Bir başka başkente hoşgeldiniz. Valla ne yalan söyleyeyim Siem Reap'ten sonra çok soğuk geldi Phnom Pehn. Zaten şehre girdiğimde hava kasvetliydi, tuktukla hemen kaldığım yere gidip kapanmadan Tuol Sleng'e gittim. Burası Kızıl Khmer döneminde hapishane olarak kullanılmış 3 katlı bir bir okul. Müze olarak korunmuş binada işkence aletlerini, tutukluların çekilmiş fotoğraflarını, kafataslarını, o döneme ait anıları görmek mümkün. Etrafta insanların yaşadığı binalar olduğu için sanki hala faaliyette gibi hissettim ben burayı. Hergün saat 10 ve 15'te bir de belgesel gösterimi var. İnsanların gözleri dolu çıkıyor genelde; ben de attım kendimi tuktuka, Ölüm Tarlaları'na gitmeyi içim kaldırmadığı için "nehir kenarına çek usta" dedim.
Nehir kenarı dediğin Kordon'un çakması. Çamurlu nehre bakan bir sürü lokanta, bar, otel vs var. Ben yürümeye başladıktan sonra FCC'yi gördüm ve bira içmem gerektiğini hissedip içeri daldım. Burası (Foreign Correspendents' Club) Vietnam Savaşı fotoğraflarıyla dolu bir restoran-bara da evsahipliği yaptığından bira içerken "neler dönmüş anasını satayım" diyebiliyorsunuz. Nehir kenarı turunu postanenin karşısındaki Seeing Hands masaj salonunda sonlandırdım. Burası kör masözlerin masaj yaptığı bir yer. Bu arada gecenin üçünde Bangkok'ta masaj yaptırmış olan bendeniz Kamboçya sınırları dahilinde her yerin 11 gibi kapandığına şahit oldu. Ülkenni resmi tatilde olması da bu duruma tüy dikti. Açık olan bazı yerlerde de yaşlı beyaz erkek-çıtır yerel hatun ikililerini görmek can sıkıcı.

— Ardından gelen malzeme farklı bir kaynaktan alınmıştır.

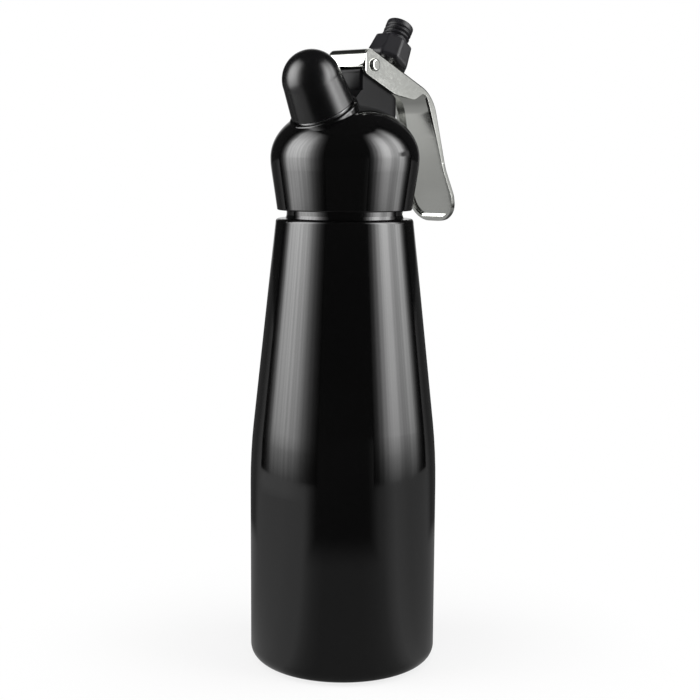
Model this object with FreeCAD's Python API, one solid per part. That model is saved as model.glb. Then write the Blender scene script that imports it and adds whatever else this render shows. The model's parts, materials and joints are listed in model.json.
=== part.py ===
import FreeCAD, Part
import math
import os

V = FreeCAD.Vector

# ---- driving sizes, in millimetres ----
WALL = 1.8
TOUCH_GAP = 0.3
RUN_GAP = 0.05

BASE_R = 40.0
BASE_ROUND = 6.2
TAPER_Z = 90.8
TAPER_BLEND_R = 244.0
SHOULDER_R = 29.0
SHOULDER_Z = 191.3
NECK_R = 24.55
NECK_ROOT_R = 24.95
MOUTH_R = 21.0
MOUTH_Z = 212.0
FLOOR_Z = 2.4
BASE_GROOVE_R = (22.0, 31.0)
BASE_GROOVE_D = 0.7

HEAD_LOW_R = 28.45
HEAD_LOW_Z = 194.8
HEAD_R = 31.3
SKIRT_BEND_Z = 213.9
SKIRT_BEND_R = 36.0
DOME_Z = 216.5
DOME_H = 22.5
GASKET_T = 2.0
CHAMBER_R = 20.0
CHAMBER_TOP_R = 17.0
CHAMBER_TOP_Z = 226.0

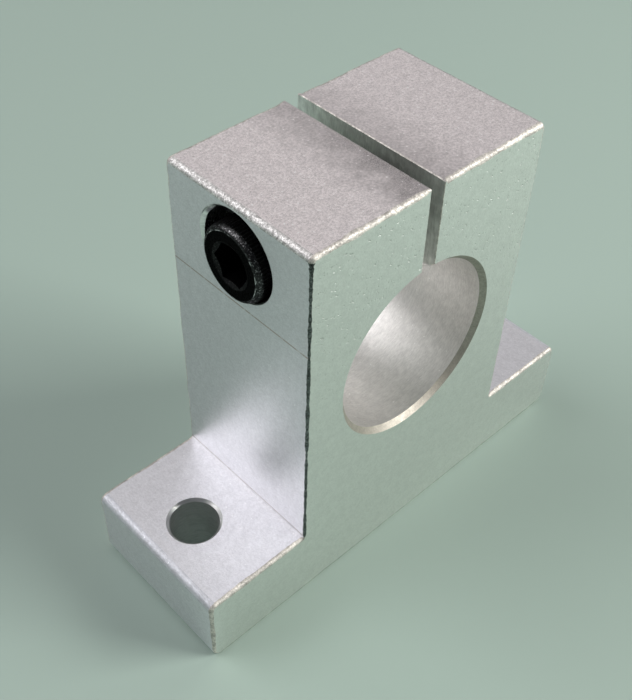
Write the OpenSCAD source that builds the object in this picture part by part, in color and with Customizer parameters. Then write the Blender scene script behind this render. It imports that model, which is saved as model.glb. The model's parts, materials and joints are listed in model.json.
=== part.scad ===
// Shaft support block for a 25 mm round shaft. One length of T-shaped aluminium extrusion is
// bored for the shaft and sawn through above the bore. A cap screw across the saw cut pulls
// the two lugs together and so grips the shaft.
// +X runs along the foot, +Y along the shaft and +Z up. The origin is in the middle of the
// mounting face. The screw's head is on the -X side.

/* [Block] */
// Length of the foot, across the shaft
foot_length = 70; // [68:1:80]
// Thickness of the foot
foot_thickness = 12; // [8:1:16]
// Width of the upright body, across the shaft
body_width = 38; // [36:1:42]
// Height from the mounting face to the top
block_height = 60; // [59:1:70]
// Depth along the shaft, which is the length cut off the extrusion
block_depth = 24; // [18:1:40]

/* [Shaft bore] */
// Shaft diameter
shaft_d = 25; // [20:1:25]
// Height of the shaft's axis above the mounting face
shaft_height = 35; // [32:1:36]
// Chamfer at each mouth of the bore
bore_chamfer = 0.7; // [0.2:0.1:1.2]
// Width of the saw cut between the lugs
slit_width = 2.2; // [1:0.1:3]

/* [Mounting holes] */
// Distance between the two holes
hole_pitch = 56; // [54:1:58]
// Hole diameter, for M6 bolts
hole_d = 6.8; // [5.5:0.1:7]
// Chamfer at the top of each hole
hole_chamfer = 0.4; // [0.2:0.1:1]

/* [Clamp screw] */
// Thread diameter
screw_d = 6; // [5:0.5:6]
// Length under the head
screw_length = 25; // [20:1:30]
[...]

Ertesi gün gündüz gözüyle görelim bir de şu şehri dedim. Önce Phnom Wat'a gittim ama verdiğim 1 dolara değdi mi girişte? Kesinlikle hayır. Sonra yürüye yürüye meşhur Psar Thom Thmei'ye vardım. Art deco tarzında enteresan bir kubbesi olan mekanda dışarıdaki sıcağa rağmen bir serinlik hakim. Ivır zıvır beni pek çekmedi, yemek kısmına giderken de etrafta gezinen fareleri görünce çıkışa yöneldim. Bir de Rus Pazarı var ama orada da durum farklı değildi. Yine nehir boyuna geçip, Fransız koloni döneminden kalan binalara baka baka şerin en esaslı görülesi yeri olan Ulusal Müze ve Gümüş Pagoda ikilisine ulaştım. Ha bir de yol üstünde Wat Ounalom'a uğradım.
Ulusal Müze Khmer dönemine ait eserlerin olduğu çok güzel bir yer. Avlusu çok şirin. Yalnız adamlar fotoğraf çekimi için para istiyor; benim makine de Angor Wat'ı gezerken sıcağa ve neme dayanamadığından saçmalama potansiyeline sahipti, ben de fotoğraf falan çekmeden gezdim. Oradan çıkıp Kraliyet Sarayı ve Gümüş Pagoda'ya geçtim. Gümüş Pagoda'nın içerisinde çok şık bir kristal Buda heykelciği ve Buda'nın gerçek boyutlarında üzeri binlerce elmasla kaplı heykeli var. Yerler de gümüş plakalarla kaplı.
Phnom Pehn'in gördüğüm yerleri bu kadar. Yemek için seçenek bol. Aklıma gelenler Khmer Borane ve Khmer Surin. Bol bol loc lac ve amok yiyin. Deniz mahsüllerini lüpletin.